PROBLEM DESCRIPTION: Write out exactly the lines from the line with "return boards" through the line with "imported = [obj", both ends included, and no other line.

SOURCE EXCERPT:

--------------------

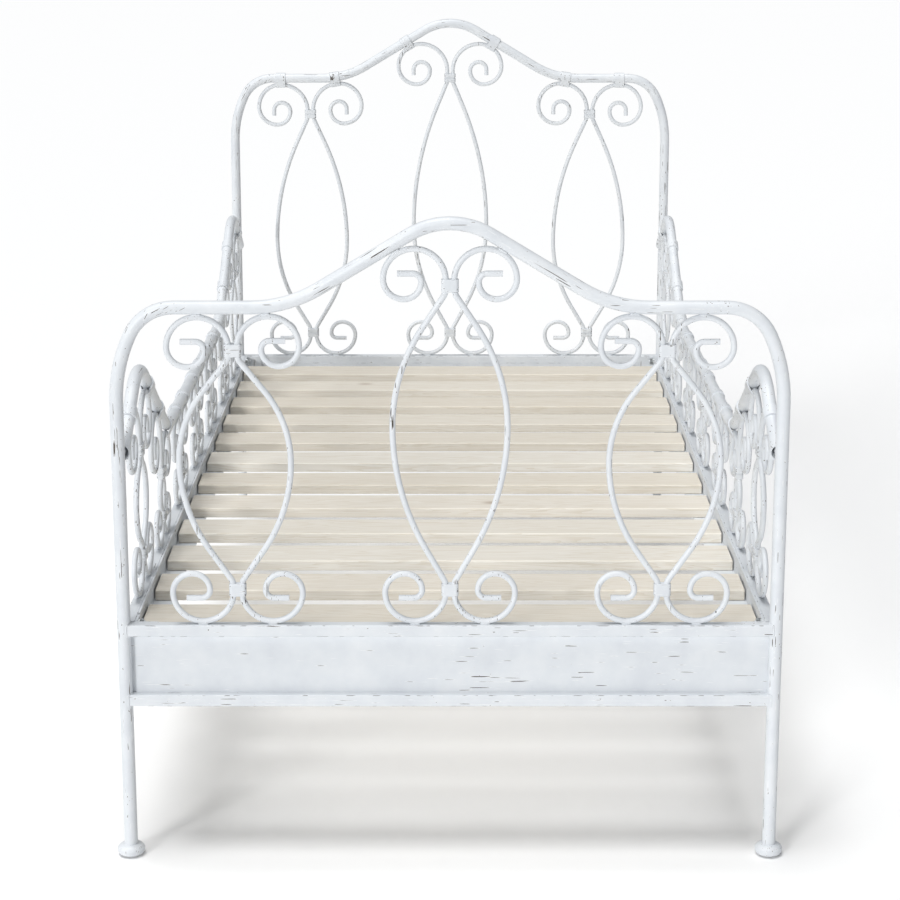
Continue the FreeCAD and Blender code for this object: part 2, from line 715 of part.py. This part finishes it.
def rail_pins():
    """Short pins on the posts that the guard panels' top tubes slip over."""
    pins = []
    rail_z = crest_line(HUMP_FROM_POST - TUBE_R - PIN_REACH / 2, HUMP_Z, SIDE_FLAT_Z)[0]
    for x_sign in (-1, 1):
        post = Part.makeCylinder(TUBE_R, 2 * rail_z, Vector(x_sign * POST_X, POST_Y, 0))
        start = SIDE_END_Y - PIN_REACH
        pin = Part.makeCylinder(PIN_D / 2, POST_Y - start, Vector(x_sign * SIDE_X, start, rail_z),
                                Vector(0, 1, 0)).cut(post)
        pin = min(pin.Solids, key=lambda solid: solid.CenterOfMass.y)
        pins += [pin, mirrored(pin, Vector(0, 1, 0))]
    return pins


export("rail_pins", rail_pins())

# ---- slats and glides -----------------------------------------------------------------------


def slats():
    deck_z = BAR_TOP_Z - LEDGE_LEG + LEDGE_THICK
    half = SIDE_IN_X - LEDGE_THICK - SLAT_END_GAP
    reach = BOARD_IN_Y - CORNER_LEG - LEDGE_END_GAP - SLAT_W / 2
    boards = []
    for index in range(SLAT_COUNT):
        y = -reach + index * 2 * reach / (SLAT_COUNT - 1)
        board = box(-half, half, y - SLAT_W / 2, y + SLAT_W / 2, deck_z, deck_z + SLAT_THICK)
        long_edges = [edge for edge in board.Edges if edge.BoundBox.XLength > half]
        boards.append(board.makeFillet(SLAT_EDGE_R, long_edges))
    return boards


export("pine_slats", slats())
export("floor_glides", [
    Part.makeCylinder(GLIDE_D / 2, GLIDE_SHOWS + GLIDE_SUNK, Vector(x, y, 0))
    for x in (-POST_X, POST_X) for y in (-POST_Y, POST_Y)
])
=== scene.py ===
import math
import random

import bmesh
import bpy
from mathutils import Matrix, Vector
from mathutils.bvhtree import BVHTree


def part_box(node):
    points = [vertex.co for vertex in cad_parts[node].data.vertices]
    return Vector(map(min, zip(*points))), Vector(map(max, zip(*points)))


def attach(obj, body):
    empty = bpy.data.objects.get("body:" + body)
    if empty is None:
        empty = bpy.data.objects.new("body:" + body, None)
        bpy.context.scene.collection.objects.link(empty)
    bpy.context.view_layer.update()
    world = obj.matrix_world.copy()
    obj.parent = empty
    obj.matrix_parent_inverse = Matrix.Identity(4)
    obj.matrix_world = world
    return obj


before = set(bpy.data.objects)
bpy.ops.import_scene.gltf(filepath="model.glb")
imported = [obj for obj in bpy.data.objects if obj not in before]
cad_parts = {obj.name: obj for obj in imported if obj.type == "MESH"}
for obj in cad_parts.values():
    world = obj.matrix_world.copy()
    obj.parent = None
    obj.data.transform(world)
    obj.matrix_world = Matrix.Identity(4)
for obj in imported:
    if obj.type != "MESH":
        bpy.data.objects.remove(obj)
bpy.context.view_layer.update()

scene = bpy.context.scene

# ---- camera ---------------------------------------------------------------------------------
# In front of the footboard and a little above head height, on the bed's middle line. The small
# shift keeps the posts near upright while the bed stays in frame from every other side.

LOOKS_DOWN = 12.68

camera = bpy.data.objects.new("camera", bpy.data.cameras.new("camera"))
scene.collection.objects.link(camera)
scene.camera = camera
camera.location = (0.0, -4.265, 1.561)
camera.rotation_euler = (math.radians(90 - LOOKS_DOWN), 0.0, 0.0)
camera.data.sensor_width = 36.0
camera.data.lens = 87.33
camera.data.shift_y = -0.1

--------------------

ANSWER TO THIS TASK:
    return boards


export("pine_slats", slats())
export("floor_glides", [
    Part.makeCylinder(GLIDE_D / 2, GLIDE_SHOWS + GLIDE_SUNK, Vector(x, y, 0))
    for x in (-POST_X, POST_X) for y in (-POST_Y, POST_Y)
])
=== scene.py ===
import math
import random

import bmesh
import bpy
from mathutils import Matrix, Vector
from mathutils.bvhtree import BVHTree


def part_box(node):
    points = [vertex.co for vertex in cad_parts[node].data.vertices]
    return Vector(map(min, zip(*points))), Vector(map(max, zip(*points)))


def attach(obj, body):
    empty = bpy.data.objects.get("body:" + body)
    if empty is None:
        empty = bpy.data.objects.new("body:" + body, None)
        bpy.context.scene.collection.objects.link(empty)
    bpy.context.view_layer.update()
    world = obj.matrix_world.copy()
    obj.parent = empty
    obj.matrix_parent_inverse = Matrix.Identity(4)
    obj.matrix_world = world
    return obj


before = set(bpy.data.objects)
bpy.ops.import_scene.gltf(filepath="model.glb")
imported = [obj for obj in bpy.data.objects if obj not in before]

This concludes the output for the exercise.